SK Hynix Inc plans to double its memory chip capacity over the coming half-decade, a major expansion that should help ease a global shortage of an essential component of artificial intelligence (AI).
The company is responding to an endemic deficit of storage chips that could last till 2030, SK Group chairman Chey Tae-won told reporters in Taipei, upholding a previous estimate.
SK Hynix is ramping up spending to address that demand-supply imbalance though it is hard to quantify because of volatile prices for a panoply of resources including land, equipment and electricity, Chey said.
Photo: Ann Wang, Reuters
The company will do whatever it requires to fund that expansion in chip wafer capacity, he added.

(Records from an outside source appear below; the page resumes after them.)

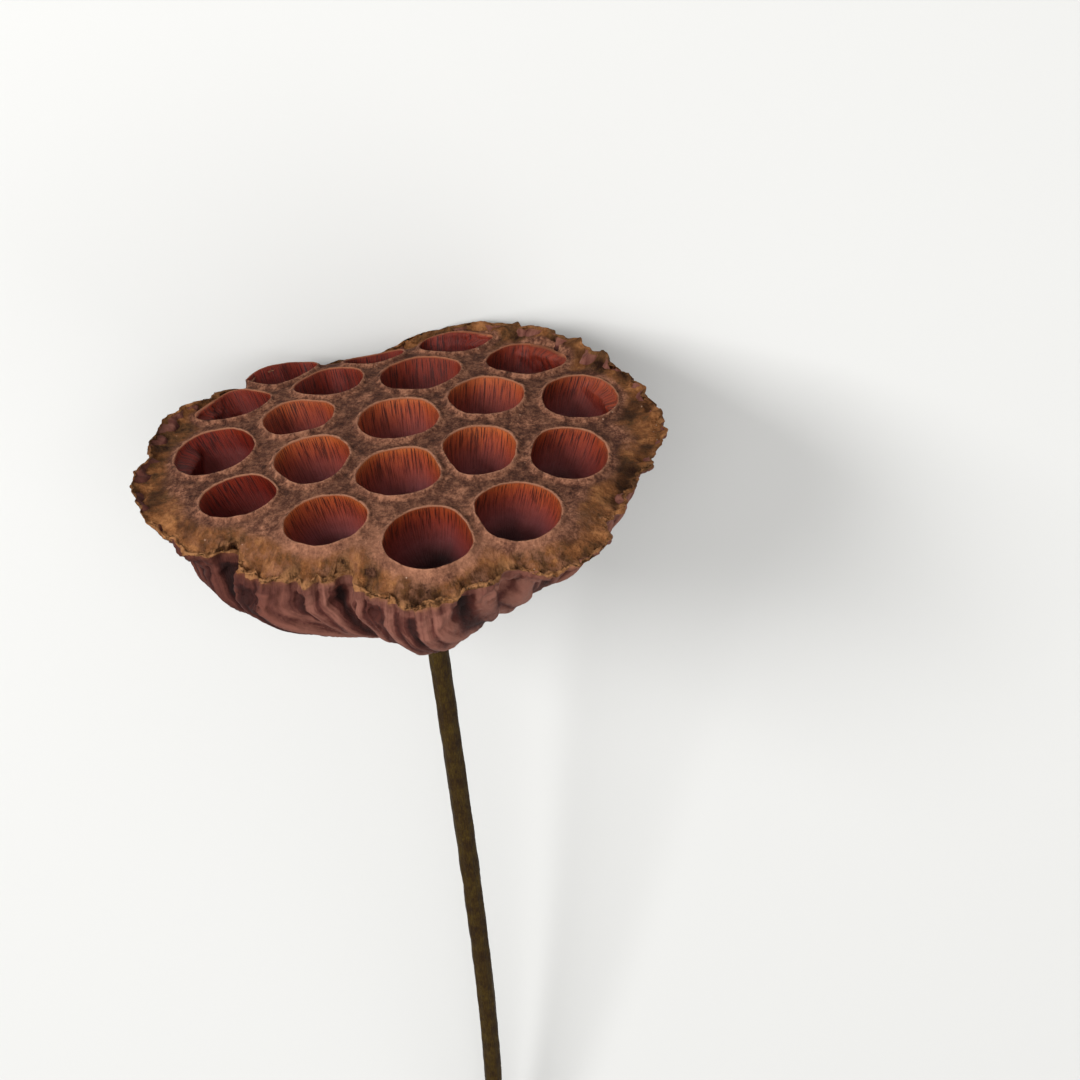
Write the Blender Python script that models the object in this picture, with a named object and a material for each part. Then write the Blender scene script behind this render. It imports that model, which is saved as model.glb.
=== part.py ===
"""A dried lotus pod on its cut stem, lying on its side.

It has two pieces. The pod head is one woody body: a low domed face with twenty open seed cells, a thin
ruffled rim, and a pleated underside that narrows to a neck. The stem stands in the socket under the neck.

The pod is drawn in its own frame, in millimetres: +Z points out of the face, +X across it, and the middle of
the face is the origin. It is then laid down on the plane z = 0, in metres. There it rests on two crests of
the rim and on the cut end of the stem.
"""

import functools
import math
import random

import bmesh
import bpy
from mathutils import Matrix, Vector
from mathutils.geometry import delaunay_2d_cdt

MM = 0.001

# The rim and the wall under it, at even steps round the face, anticlockwise from +X.
# Each station holds the rim's radius, the rim's height and the wall's radius.
STATIONS = (
    (58.0, -3.0, 49.0),
    (58.0, -2.5, 50.5),
    (58.5, -2.0, 52.5),
    (58.5, -1.5, 54.0),
    (59.5, -2.5, 54.5),
    (59.5, -4.5, 55.0),
    (60.0, -9.0, 55.5),
    (60.5, -11.0, 55.5),
    (60.5, -9.0, 55.0),
    (59.0, -4.5, 54.0),
    (60.0, -2.5, 52.0),
    (59.0, -3.0, 49.5),
    (56.5, -4.5, 47.5),
    (50.5, -7.0, 46.0),
    (44.5, -7.5, 44.5),
    (42.5, -7.5, 42.5),
    (39.5, -6.5, 38.5),
    (40.5, -7.5, 39.5),
    (46.5, -7.8, 46.0),
    (45.5, -6.8, 42.0),
    (48.5, -7.5, 39.0),
    (54.0, -6.5, 39.5),
    (51.5, -5.0, 42.5),
    (53.0, -4.5, 45.5),
)

# The face: a low dome that falls away more steeply towards one side of the rim.
DOME = 0.0027
DROOP_ANGLE = math.radians(95)
DROOP_START = 38.0
DROOP = 0.0134
DROOP_NARROWNESS = 12
# Where the lips of the outermost cells stand up: angle, height and width, in degrees and millimetres.
CRESTS = ((73.0, 1.8, 10.0), (115.0, 2.2, 10.0))
CREST_START = 47.0
CREST_RUN = 8.0
FLANGE_BLEND = 8.0
TOP_EDGE_INSET = 2.0

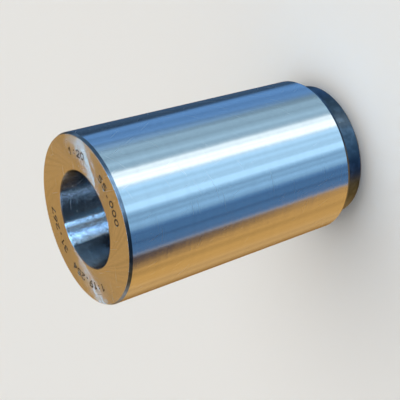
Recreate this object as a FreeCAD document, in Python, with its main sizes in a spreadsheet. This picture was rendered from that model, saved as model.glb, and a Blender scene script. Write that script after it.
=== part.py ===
"""Short reducing sleeve, turned and ground from one piece of hardened steel.

It takes a tool with a number 4 self-holding shank taper and fits a larger spindle whose bore has a
metric 1:20 taper. The sleeve stands on its rear end, with its axis along +Z and its front face on top.

- The outside is a ground 1:20 taper, which is largest at the front face.
- The bore is a ground shank taper, which runs right through and narrows towards the rear.
- Behind the shoulder is a short collar of smaller diameter, which was left unground.
- A shallow lead chamfer ends the ground taper at the front face and at the shoulder.
- The collar meets the shoulder in a small root radius, and its far end is chamfered.
- The bore has a small edge break at its mouth and a chamfer at its exit.
"""

import math
import os

import FreeCAD
import Part
import Sketcher

# Driving sizes in millimetres. A taper is the length along the axis for each millimetre of diameter.
SIZES = {
    "front_diameter": 55.0,
    "outer_taper": 20.0,
    "ground_length": 84.0,
    "collar_step": 3.4,
    "collar_length": 7.5,
    "shank_diameter": 31.267,
    "shank_taper": 19.254,
    "lead_length": 1.0,
    "lead_depth": 0.5,
    "mouth_break": 0.25,
    "exit_chamfer": 0.8,
    "collar_end_chamfer": 0.5,
    "collar_root_radius": 0.6,
}

# Sizes that follow from the driving ones, as formulas over the sheet's own cells.
DERIVED = {
    "overall_length": "ground_length + collar_length",
    "front_radius": "front_diameter / 2",
    "shoulder_radius": "(front_diameter - ground_length / outer_taper) / 2",
    "collar_radius": "shoulder_radius - collar_step",
    "bore_front_radius": "shank_diameter / 2",
    "bore_rear_radius": "(shank_diameter - overall_length / shank_taper) / 2",
}

FULL_TURN = 360
# Two circles of the turned shape are the same one if radius and height agree to this many millimetres.
CIRCLE_MATCH = 0.01
# The bore's measured volume agrees with the cone's formula to this share of it.
VOLUME_MATCH = 1e-6


def make_sheet(doc):
    """Writes the driving and the derived sizes to a spreadsheet, one named cell each."""
    sheet = doc.addObject("Spreadsheet::Sheet", "sizes")
    cells = [(name, str(value)) for name, value in SIZES.items()]
    cells += [(name, "=" + formula) for name, formula in DERIVED.items()]
    for row, (name, content) in enumerate(cells, start=1):
        sheet.set(f"A{row}", name)
        sheet.set(f"B{row}", content)
        sheet.setAlias(f"B{row}", name)
        doc.recompute()
    return sheet


def origin_feature(body, role):
    """Returns the body's own origin plane or axis with this role."""
    return next(feature for feature in body.Origin.OriginFeatures if feature.Role == role)


def half_section(body, sheet, name, corners):
    """Draws a closed outline on the body's XZ plane, which is later turned about the Z axis.

    Each corner is (radius, height), both given as the name of a cell of the sheet, or as None on the
    axis and on the plane of the rear end. The first corner is the origin of the sketch.
    """
    sketch = body.newObject("Sketcher::SketchObject", name)
    sketch.AttachmentSupport = [(origin_feature(body, "XZ_Plane"), "")]
    sketch.MapMode = "FlatFace"

    values = [[getattr(sheet, cell) if cell else 0 for cell in corner] for corner in corners]
    points = [FreeCAD.Vector(radius, height, 0) for radius, height in values]
    for i, point in enumerate(points):
        sketch.addGeometry(Part.LineSegment(point, points[(i + 1) % len(points)]))

    for i, (radius, height) in enumerate(corners):
        after = (i + 1) % len(corners)
        sketch.addConstraint(Sketcher.Constraint("Coincident", i, 2, after, 1))
        if radius == corners[after][0]:
            sketch.addConstraint(Sketcher.Constraint("Vertical", i))
        if height == corners[after][1]:
            sketch.addConstraint(Sketcher.Constraint("Horizontal", i))

    # Each named radius and height is dimensioned once, at the first corner that has it.
    sketch.addConstraint(Sketcher.Constraint("Coincident", 0, 1, -1, 1))
    placed = {None}
    for i, corner in enumerate(corners):
        for kind, cell in zip(("DistanceX", "DistanceY"), corner):
            if cell in placed:
                continue
            placed.add(cell)
            index = sketch.addConstraint(Sketcher.Constraint(kind, -1, 1, i, 1, getattr(sheet, cell)))
            sketch.renameConstraint(index, cell)
            sketch.setExpression(f"Constraints.{cell}", f"{sheet.Name}.{cell}")
    return sketch


def turn(doc, body, kind, name, sketch):
    """Turns an outline a full circle about the Z axis: a Revolution adds to the body, a Groove cuts."""
    feature = body.newObject(kind, name)
    feature.Profile = sketch
    feature.ReferenceAxis = (origin_feature(body, "Z_Axis"), [""])
    feature.Angle = FULL_TURN
    doc.recompute()
    return feature


def find_circle(shape, radius, height):
    """Returns the name of the full circle with this radius and height, or None if there is none."""
    for number, edge in enumerate(shape.Edges, start=1):
        if not isinstance(edge.Curve, Part.Circle) or not edge.isClosed():
            continue
        off_radius = abs(edge.Curve.Radius - radius)
        off_height = abs(edge.Curve.Center.z - height)
        if max(off_radius, off_height) < CIRCLE_MATCH:
            return f"Edge{number}"
    return None


def treat_edge(doc, body, sheet, kind, name, circle, **cells):
    """Rounds or chamfers one circle, given as (radius, height), by sizes that are cells of the sheet."""
    base = body.Tip
    edge = find_circle(base.Shape, *circle)
    if edge is None:
        raise ValueError(f"{name}: the shape has no circle of radius and height {circle}")
    feature = body.newObject(kind, name)
    feature.Base = (base, [edge])
    for size, cell in cells.items():
        feature.setExpression(size, f"{sheet.Name}.{cell}")
    doc.recompute()
    return feature


def lead_chamfer(doc, body, sheet, name, circle):
    """Chamfers one end of the ground taper, for a length along the axis and a depth across the end face.

    The edge's two faces can come in either order, so the chamfer is turned over if its depth isn't
    found on the end face.
    """
    radius, height = circle
    chamfer = treat_edge(doc, body, sheet, "PartDesign::Chamfer", name, circle, Size="lead_length")
    chamfer.ChamferType = "Two distances"
    chamfer.setExpression("Size2", f"{sheet.Name}.lead_depth")
    doc.recompute()
    if find_circle(chamfer.Shape, radius - sheet.lead_depth, height) is None:
        chamfer.FlipDirection = not chamfer.FlipDirection
        doc.recompute()
    return chamfer


def cone_volume(length, radius_a, radius_b):
    """Returns the volume of a cone cut off at both ends."""
    return math.pi * length * (radius_a**2 + radius_a * radius_b + radius_b**2) / 3


def make_sleeve(doc, sheet):
    """Builds the sleeve in the order it is made: the turned blank, the ground bore, then the edges."""
    body = doc.addObject("PartDesign::Body", "sleeve")
    body.Label = "sleeve"

    blank_outline = half_section(
        body,
        sheet,
        "blank_outline",
        [
            (None, None),
            ("collar_radius", None),
            ("collar_radius", "collar_length"),
            ("shoulder_radius", "collar_length"),
            ("front_radius", "overall_length"),
            (None, "overall_length"),
        ],
    )
    blank = turn(doc, body, "PartDesign::Revolution", "blank", blank_outline)

    bore_outline = half_section(
        body,
        sheet,
        "bore_outline",
        [
            (None, None),
            ("bore_rear_radius", None),
            ("bore_front_radius", "overall_length"),
            (None, "overall_length"),
        ],
    )
    bore = turn(doc, body, "PartDesign::Groove", "shank_bore", bore_outline)
    removed = blank.Shape.Volume - bore.Shape.Volume
    cone = cone_volume(sheet.overall_length, sheet.bore_rear_radius, sheet.bore_front_radius)
    if abs(removed - cone) > VOLUME_MATCH * cone:
        raise RuntimeError("the bore doesn't run right through the blank")

    front = sheet.overall_length
    shoulder = sheet.collar_length
    rear = 0
    lead_chamfer(doc, body, sheet, "front_lead", (sheet.front_radius, front))
    lead_chamfer(doc, body, sheet, "shoulder_lead", (sheet.shoulder_radius, shoulder))

    collar_root = (sheet.collar_radius, shoulder)
    collar_end = (sheet.collar_radius, rear)
    bore_mouth = (sheet.bore_front_radius, front)
    bore_exit = (sheet.bore_rear_radius, rear)
    fillet = "PartDesign::Fillet"
    chamfer = "PartDesign::Chamfer"
    treat_edge(doc, body, sheet, fillet, "collar_root", collar_root, Radius="collar_root_radius")
    treat_edge(doc, body, sheet, chamfer, "collar_end", collar_end, Size="collar_end_chamfer")
    treat_edge(doc, body, sheet, chamfer, "bore_mouth", bore_mouth, Size="mouth_break")
    treat_edge(doc, body, sheet, chamfer, "bore_exit", bore_exit, Size="exit_chamfer")

    body.Placement = FreeCAD.Placement()
    doc.recompute()
    return body


def check(doc, bodies):
    """Stops with a plain message if an object failed to rebuild or a body isn't one sound solid."""
    for thing in doc.Objects:
        if {"Invalid", "Error"} & set(thing.State):
            raise RuntimeError(f"{thing.Name} failed to rebuild: {thing.State}")
    for body in bodies:
        shape = body.Shape
        if shape.isNull() or not shape.isValid() or len(shape.Solids) != 1:
            raise RuntimeError(f"{body.Label} isn't one valid solid")


def main():
    """Builds the sleeve, checks it and writes its solid."""
    doc = FreeCAD.newDocument("reducing_sleeve")
    sheet = make_sheet(doc)
    bodies = [make_sleeve(doc, sheet)]
    check(doc, bodies)
    os.makedirs("parts", exist_ok=True)
    for body in bodies:
        body.Shape.exportStep(f"parts/{body.Label}.step")
        box = body.Shape.BoundBox
        size = f"{box.XLength:.3f} x {box.YLength:.3f} x {box.ZLength:.3f} mm"
        print(f"{body.Label}: {size}, volume {body.Shape.Volume:.0f} mm3")


main()
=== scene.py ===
"""Looks of the reducing sleeve: ground steel with blackened ends, standing on a pale floor.

The sleeve stands on its collar's end, with its axis on +Z and its marked front face on top. The camera is
turned on its side, so that the sleeve lies across the picture.
"""

import logging
import math
from dataclasses import dataclass, field
from enum import Enum

import bpy
import numpy as np
from mathutils import Matrix, Vector


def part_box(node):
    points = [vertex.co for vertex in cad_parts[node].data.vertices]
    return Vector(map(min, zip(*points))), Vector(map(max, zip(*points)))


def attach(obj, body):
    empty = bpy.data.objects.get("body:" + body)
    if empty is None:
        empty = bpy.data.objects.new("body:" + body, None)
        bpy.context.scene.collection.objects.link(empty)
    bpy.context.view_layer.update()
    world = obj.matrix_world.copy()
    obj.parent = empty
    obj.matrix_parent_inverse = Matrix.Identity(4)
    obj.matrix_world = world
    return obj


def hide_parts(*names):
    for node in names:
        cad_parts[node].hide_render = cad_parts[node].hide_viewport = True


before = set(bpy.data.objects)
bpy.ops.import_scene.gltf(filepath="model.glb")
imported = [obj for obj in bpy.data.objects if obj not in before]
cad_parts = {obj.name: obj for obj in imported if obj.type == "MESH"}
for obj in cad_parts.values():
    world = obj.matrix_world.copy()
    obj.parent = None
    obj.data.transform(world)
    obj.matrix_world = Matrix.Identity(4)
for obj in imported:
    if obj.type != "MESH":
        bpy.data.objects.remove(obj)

MM = 0.001
log = logging.getLogger("sleeve")

Colour = tuple[float, float, float]


class Finish(Enum):
    """The finishes of the sleeve's surface, in the order of its material slots."""

    GROUND_TAPER = 0
    GROUND_FACE = 1
    GROUND_BORE = 2
    BLACKENED = 3
    MARK = 4


class Socket:
    """One value of a shader. Python's operators on it add Math nodes to its tree."""

    def __init__(self, sheet: "Sheet", output: bpy.types.NodeSocket) -> None:
        """Wraps an output of a node.

        Args:
            sheet: The node tree that the output belongs to.
            output: The output itself.
        """
        self.sheet = sheet
        self.output = output

    def math(self, operation: str, *values: "Socket | float", clamp: bool = False) -> "Socket":
        """Adds a Math node.

        Args:
            operation: The node's operation.
            values: Its inputs, in order.
            clamp: Whether the result is kept between 0 and 1.

        Returns:
            The node's result.
        """
        settings = {"operation": operation, "use_clamp": clamp}
        return self.sheet.socket("ShaderNodeMath", settings, dict(enumerate(values)))

    def __add__(self, other: "Socket | float") -> "Socket":
        """Returns self + other."""
        return self.math("ADD", self, other)

    def __radd__(self, other: float) -> "Socket":
        """Returns other + self."""
        return self.math("ADD", other, self)

    def __sub__(self, other: "Socket | float") -> "Socket":
        """Returns self - other."""
        return self.math("SUBTRACT", self, other)

    def __rsub__(self, other: float) -> "Socket":
        """Returns other - self."""
        return self.math("SUBTRACT", other, self)

    def __mul__(self, other: "Socket | float") -> "Socket":
        """Returns self * other."""
        return self.math("MULTIPLY", self, other)

    def __rmul__(self, other: float) -> "Socket":
        """Returns other * self."""
        return self.math("MULTIPLY", other, self)

    def __truediv__(self, other: "Socket | float") -> "Socket":
        """Returns self / other."""
        return self.math("DIVIDE", self, other)

    def __rtruediv__(self, other: float) -> "Socket":
        """Returns other / self."""
        return self.math("DIVIDE", other, self)

    def step(self, low: float, high: float) -> "Socket":
        """Rises smoothly from 0 to 1.

        Args:
            low: The value where the rise starts. It may be the larger one, and then the step falls.
            high: The value where the rise ends.

        Returns:
            The step.
        """
        rise, fall = (low, high), (0.0, 1.0)
        if low > high:
            rise, fall = (high, low), (1.0, 0.0)
        settings = {"interpolation_type": "SMOOTHSTEP"}
        inputs = {"Value": self, "From Min": rise[0], "From Max": rise[1]}
        inputs |= {"To Min": fall[0], "To Max": fall[1]}
        return self.sheet.socket("ShaderNodeMapRange", settings, inputs)


@dataclass(frozen=True)
class Specks:
    """Small round specks in scattered places.

    Attributes:
        spacing: The mean distance between two places for a speck, in millimetres.
        size: The radius of a speck, as a share of the spacing.
        share: The share of the places that have one, from 0 to 1.
        core: How far out a speck is whole, as a share of its radius.
        draw: How sharply the places with a speck are told from the others, up to 1.
    """

    spacing: float
    size: float
    share: float
    core: float = 0.6
    draw: float = 0.98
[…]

“Whatever we need, we’ll provide it,” he said. “Until 2030 there’s still some shortage.”
SK Hynix, which with Samsung Electronics Co and Micron Technology Inc dominates the global market for memory chips, is one of the biggest beneficiaries of a global data center buildout.
Trillions of dollars in projected spending by hyperscalers like Meta Platforms Inc sent SK Hynix’s and Micron’s market valuations past the US$1 trillion mark for the first time last week.
Memory chips, used to store and funnel the large amounts of data required for AI services, have become one of the biggest bottlenecks to AI development.
Some industry executives have declared a “super-cycle” of exponential demand for memory, from the high-bandwidth memory required to train AI such as ChatGPT to more conventional DRAM and NAND flash employed across data centers. That’s helping the industry break a decades-long cycle of boom-and-bust.
Arm Holdings PLC chief executive officer Rene Haas said yesterday that memory remained the biggest bottleneck for the global AI industry, in part because the sector leaders had pulled back on expansion during the post-COVID-19 downturn of a few years ago. More generally, the memory industry remains wary of over-expanding and precipitating another market collapse.
Chey said that the lead time for setting up a new site was long, with a greenfield project potentially requiring more than five years.
SK Hynix’s capital expenditure this year will rise significantly from last year’s 30.2 trillion won, executives have said previously without elaborating.